No will left Mother To Sue Children


A will dispute expert from law firm Irwin Mitchell is warning people to make sure they have up to date wills in place after a mother was forced to sue her own children to pay the mortgage on her family home.

Mandy Tennant, 46, from Harrogate, was left to bring up three boys aged 6 to 14 alone and faced with a large mortgage when her husband, Adam, died suddenly whilst playing football in October 2007.

Because Mr Tennant died without a will and with no significant life insurance, his estate was divided between his wife and three children, leaving Mrs Tennant with no source of regular income and facing the prospect of losing her home.

She contacted law firm Irwin Mitchell with her concerns, who advised her that the only way to resolve the situation was to take legal action against her children.

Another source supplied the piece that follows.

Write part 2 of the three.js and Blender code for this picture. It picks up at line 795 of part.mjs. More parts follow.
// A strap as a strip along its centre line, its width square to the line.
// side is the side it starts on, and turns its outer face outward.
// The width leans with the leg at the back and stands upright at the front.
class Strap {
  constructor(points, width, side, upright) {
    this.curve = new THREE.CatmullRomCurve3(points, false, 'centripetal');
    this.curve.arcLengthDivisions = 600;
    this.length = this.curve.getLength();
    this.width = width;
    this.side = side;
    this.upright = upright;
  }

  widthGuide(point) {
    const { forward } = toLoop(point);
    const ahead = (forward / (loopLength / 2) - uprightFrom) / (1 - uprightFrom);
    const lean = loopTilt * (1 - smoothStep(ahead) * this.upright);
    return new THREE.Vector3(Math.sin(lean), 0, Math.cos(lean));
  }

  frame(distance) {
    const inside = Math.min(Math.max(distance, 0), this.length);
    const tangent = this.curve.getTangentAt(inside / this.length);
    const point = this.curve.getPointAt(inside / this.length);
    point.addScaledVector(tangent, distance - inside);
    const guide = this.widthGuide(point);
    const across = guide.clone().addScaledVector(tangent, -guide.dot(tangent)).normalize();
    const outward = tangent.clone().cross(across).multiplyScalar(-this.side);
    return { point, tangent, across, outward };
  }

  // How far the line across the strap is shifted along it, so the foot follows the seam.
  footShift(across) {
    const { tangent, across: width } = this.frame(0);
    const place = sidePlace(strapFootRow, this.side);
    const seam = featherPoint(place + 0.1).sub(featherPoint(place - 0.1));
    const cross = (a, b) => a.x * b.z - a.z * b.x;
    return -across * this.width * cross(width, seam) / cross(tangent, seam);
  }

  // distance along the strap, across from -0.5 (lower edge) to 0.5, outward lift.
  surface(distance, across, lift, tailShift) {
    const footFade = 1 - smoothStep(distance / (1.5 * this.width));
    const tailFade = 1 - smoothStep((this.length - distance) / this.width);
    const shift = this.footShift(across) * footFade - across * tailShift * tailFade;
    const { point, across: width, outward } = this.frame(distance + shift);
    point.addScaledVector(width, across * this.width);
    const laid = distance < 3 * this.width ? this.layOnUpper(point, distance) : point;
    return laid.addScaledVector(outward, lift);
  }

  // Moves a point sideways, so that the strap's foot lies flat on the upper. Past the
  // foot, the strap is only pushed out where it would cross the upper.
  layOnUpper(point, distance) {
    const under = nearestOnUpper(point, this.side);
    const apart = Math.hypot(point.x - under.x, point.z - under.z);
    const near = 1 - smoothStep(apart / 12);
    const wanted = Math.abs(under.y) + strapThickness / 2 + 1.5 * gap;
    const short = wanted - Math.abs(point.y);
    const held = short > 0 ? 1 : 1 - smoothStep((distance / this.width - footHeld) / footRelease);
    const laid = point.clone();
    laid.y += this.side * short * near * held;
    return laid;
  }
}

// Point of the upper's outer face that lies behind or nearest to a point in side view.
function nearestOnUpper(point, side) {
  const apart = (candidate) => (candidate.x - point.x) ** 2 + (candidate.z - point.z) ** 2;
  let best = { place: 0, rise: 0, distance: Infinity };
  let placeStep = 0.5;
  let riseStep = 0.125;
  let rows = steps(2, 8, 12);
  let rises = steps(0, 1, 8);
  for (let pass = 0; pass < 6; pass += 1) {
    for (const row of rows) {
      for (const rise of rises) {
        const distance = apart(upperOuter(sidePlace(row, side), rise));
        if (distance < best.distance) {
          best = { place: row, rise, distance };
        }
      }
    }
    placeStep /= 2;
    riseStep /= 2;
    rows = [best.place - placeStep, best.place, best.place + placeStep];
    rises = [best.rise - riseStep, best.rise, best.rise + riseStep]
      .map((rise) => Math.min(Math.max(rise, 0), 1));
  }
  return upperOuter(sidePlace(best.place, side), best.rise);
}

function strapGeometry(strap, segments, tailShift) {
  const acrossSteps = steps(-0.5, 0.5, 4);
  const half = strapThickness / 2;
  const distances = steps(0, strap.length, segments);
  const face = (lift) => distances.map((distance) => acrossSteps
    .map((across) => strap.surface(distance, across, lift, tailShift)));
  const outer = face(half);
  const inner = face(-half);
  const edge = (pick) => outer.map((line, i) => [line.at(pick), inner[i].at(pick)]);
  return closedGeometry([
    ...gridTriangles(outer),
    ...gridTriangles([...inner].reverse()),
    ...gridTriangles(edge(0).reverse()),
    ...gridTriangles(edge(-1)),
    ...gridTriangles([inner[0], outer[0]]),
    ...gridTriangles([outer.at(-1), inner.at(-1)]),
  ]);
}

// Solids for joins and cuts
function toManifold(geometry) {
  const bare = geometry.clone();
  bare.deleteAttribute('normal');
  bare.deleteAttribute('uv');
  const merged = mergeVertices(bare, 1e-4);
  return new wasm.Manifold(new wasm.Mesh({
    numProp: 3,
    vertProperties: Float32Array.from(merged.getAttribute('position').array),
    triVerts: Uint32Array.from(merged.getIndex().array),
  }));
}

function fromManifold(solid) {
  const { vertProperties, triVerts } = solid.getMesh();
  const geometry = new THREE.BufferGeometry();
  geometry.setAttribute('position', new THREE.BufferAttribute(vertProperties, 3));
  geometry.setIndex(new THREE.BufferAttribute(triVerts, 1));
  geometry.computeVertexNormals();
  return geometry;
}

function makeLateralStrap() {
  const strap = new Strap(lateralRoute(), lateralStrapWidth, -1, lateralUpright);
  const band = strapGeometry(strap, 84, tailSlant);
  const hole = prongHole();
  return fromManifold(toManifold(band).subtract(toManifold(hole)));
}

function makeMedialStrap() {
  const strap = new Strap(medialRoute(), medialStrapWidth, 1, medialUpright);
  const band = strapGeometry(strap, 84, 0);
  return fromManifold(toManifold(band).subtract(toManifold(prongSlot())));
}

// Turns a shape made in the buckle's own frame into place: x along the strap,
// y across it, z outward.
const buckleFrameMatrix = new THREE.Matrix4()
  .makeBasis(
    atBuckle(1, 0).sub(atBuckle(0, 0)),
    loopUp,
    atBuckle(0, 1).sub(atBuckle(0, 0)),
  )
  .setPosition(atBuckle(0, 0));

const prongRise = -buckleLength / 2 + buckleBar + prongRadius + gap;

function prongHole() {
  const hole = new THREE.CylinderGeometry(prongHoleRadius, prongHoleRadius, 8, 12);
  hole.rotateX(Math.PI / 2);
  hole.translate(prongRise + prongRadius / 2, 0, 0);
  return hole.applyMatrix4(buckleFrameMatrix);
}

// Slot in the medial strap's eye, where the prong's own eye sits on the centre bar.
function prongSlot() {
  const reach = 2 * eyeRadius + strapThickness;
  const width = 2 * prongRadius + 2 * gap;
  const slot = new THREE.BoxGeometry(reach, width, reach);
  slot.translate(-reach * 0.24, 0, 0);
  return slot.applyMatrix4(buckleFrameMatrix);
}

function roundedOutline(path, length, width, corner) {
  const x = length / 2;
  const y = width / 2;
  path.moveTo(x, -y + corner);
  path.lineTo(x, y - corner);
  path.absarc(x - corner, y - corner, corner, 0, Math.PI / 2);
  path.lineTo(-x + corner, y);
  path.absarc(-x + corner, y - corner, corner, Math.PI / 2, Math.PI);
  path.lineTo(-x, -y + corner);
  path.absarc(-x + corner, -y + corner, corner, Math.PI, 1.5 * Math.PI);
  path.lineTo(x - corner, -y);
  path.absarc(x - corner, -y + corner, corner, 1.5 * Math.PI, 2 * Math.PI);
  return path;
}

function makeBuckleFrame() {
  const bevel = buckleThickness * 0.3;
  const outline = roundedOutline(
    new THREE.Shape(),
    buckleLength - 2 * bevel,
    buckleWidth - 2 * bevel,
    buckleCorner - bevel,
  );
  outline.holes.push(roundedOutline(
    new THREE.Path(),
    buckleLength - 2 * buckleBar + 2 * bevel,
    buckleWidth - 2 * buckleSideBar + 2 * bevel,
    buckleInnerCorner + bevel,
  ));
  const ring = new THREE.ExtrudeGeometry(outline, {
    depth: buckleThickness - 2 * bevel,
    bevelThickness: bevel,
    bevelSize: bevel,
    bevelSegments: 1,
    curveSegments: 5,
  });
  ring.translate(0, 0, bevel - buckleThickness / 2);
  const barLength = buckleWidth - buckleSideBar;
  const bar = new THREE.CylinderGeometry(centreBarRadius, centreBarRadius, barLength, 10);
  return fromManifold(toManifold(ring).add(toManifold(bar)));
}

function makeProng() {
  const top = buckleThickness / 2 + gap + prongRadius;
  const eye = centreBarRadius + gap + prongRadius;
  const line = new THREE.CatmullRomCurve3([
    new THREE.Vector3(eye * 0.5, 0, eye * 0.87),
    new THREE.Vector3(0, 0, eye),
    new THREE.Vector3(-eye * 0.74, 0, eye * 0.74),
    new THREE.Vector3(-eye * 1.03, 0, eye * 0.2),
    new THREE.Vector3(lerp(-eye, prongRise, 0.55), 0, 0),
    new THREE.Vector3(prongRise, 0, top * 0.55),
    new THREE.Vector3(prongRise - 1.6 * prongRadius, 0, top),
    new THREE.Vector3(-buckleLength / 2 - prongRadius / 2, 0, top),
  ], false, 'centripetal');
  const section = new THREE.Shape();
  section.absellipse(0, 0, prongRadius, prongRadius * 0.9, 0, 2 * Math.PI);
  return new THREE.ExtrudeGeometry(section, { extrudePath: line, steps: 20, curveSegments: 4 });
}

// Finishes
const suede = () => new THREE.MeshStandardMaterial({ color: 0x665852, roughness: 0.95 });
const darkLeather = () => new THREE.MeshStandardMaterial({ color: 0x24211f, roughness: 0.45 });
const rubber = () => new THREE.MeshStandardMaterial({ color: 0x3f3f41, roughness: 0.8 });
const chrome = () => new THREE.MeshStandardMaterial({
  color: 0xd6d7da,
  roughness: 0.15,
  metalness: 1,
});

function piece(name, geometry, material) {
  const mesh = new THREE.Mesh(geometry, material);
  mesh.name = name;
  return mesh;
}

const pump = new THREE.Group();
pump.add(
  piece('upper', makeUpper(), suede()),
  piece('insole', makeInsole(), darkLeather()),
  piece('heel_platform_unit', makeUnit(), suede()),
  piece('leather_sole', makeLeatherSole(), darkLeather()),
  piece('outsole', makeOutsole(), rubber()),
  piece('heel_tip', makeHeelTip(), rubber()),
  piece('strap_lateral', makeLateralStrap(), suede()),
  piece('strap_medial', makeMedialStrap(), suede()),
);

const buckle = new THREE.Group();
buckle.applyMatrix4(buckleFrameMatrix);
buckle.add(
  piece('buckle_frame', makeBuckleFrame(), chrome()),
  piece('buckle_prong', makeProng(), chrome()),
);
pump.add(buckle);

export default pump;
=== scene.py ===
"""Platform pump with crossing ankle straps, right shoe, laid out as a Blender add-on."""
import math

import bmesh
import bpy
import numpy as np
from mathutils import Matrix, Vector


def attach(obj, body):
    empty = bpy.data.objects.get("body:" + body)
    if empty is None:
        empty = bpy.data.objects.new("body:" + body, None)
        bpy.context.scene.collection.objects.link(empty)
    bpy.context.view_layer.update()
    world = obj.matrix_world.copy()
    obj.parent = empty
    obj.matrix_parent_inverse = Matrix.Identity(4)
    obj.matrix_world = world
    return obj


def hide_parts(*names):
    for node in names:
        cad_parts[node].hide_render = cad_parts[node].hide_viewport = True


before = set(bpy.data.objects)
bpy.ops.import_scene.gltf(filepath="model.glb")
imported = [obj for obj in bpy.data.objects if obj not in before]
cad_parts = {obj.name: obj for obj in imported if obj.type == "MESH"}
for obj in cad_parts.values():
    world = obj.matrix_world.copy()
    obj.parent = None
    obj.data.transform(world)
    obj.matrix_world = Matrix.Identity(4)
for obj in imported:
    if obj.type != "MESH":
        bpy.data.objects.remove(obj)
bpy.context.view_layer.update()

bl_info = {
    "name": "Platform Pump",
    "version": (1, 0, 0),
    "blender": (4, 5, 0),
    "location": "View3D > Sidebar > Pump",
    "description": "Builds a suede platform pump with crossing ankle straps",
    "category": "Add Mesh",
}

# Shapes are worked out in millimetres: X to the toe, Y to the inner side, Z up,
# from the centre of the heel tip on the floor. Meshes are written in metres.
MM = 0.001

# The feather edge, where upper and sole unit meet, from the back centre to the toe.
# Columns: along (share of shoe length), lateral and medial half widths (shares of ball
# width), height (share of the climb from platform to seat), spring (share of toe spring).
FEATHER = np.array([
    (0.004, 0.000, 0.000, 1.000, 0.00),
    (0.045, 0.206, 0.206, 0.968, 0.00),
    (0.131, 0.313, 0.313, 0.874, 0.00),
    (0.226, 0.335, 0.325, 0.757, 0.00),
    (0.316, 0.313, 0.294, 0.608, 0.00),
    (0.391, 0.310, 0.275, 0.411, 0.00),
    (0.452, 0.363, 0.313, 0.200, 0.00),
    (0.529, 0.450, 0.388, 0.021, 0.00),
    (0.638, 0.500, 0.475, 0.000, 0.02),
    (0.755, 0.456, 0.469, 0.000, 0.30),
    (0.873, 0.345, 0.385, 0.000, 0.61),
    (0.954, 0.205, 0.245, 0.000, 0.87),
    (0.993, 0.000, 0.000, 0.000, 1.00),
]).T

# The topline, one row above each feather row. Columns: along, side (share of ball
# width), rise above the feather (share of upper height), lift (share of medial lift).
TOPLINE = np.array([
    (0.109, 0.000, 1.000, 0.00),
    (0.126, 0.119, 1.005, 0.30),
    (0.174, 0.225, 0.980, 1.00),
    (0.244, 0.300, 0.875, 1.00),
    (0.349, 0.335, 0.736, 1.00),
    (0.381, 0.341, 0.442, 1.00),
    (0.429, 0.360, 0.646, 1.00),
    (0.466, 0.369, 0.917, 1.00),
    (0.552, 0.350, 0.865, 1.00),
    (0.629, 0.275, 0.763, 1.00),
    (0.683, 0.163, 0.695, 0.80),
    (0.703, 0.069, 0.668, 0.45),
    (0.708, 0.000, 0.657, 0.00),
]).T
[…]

Mrs Tennant said: “It was hard enough for us to come to terms with Adam’s death, let alone having to face the prospect of being forced out of our family home because we couldn’t afford the mortgage re-payments.

"I never realised this could happen. When Adam died I thought the whole process would be simple and that everything would take care of itself. Instead it turned out to be an emotionally draining experience, knowing that I was going to have to sue my own children to be able to provide for them.

"Adam would never have wanted us to end up in a situation like this. Had he been aware of the potential to end up in this situation he would have made sure his will was up to date and that he had life insurance in place."

Although Mr Tennant's estate was comparatively large in the absence of a Will, it was divided in accordance with the Intestacy Rules. In this case Mrs Tennant received part of the estate, but the other part was tied up in trust funds for her children.

Adam Draper, Associate Solicitor in Irwin Mitchell's Contentious Probate team, said: "In Mandy's case the division of assets put her in an extremely difficult financial position, where much of the money was inaccessible as it was tied up in trust funds for the children.

"It is incredibly bizarre to be left in a position where you have no other option than to issue legal proceedings against your own children. Fortunately we were able to obtain some of the funds to allow Mrs Tennant to pay the mortgage, but there are no guarantees that this will be achievable in every case.

"The whole situation would have been avoided with a valid will, and demonstrates that even when a couple is married it is important to update your will regularly. It is staggering that around 60 per cent of people in the UK do not have a will.

"The only way to guarantee that your assets are divided as you wish is to prepare a valid will and keep it up to date whenever your situation changes."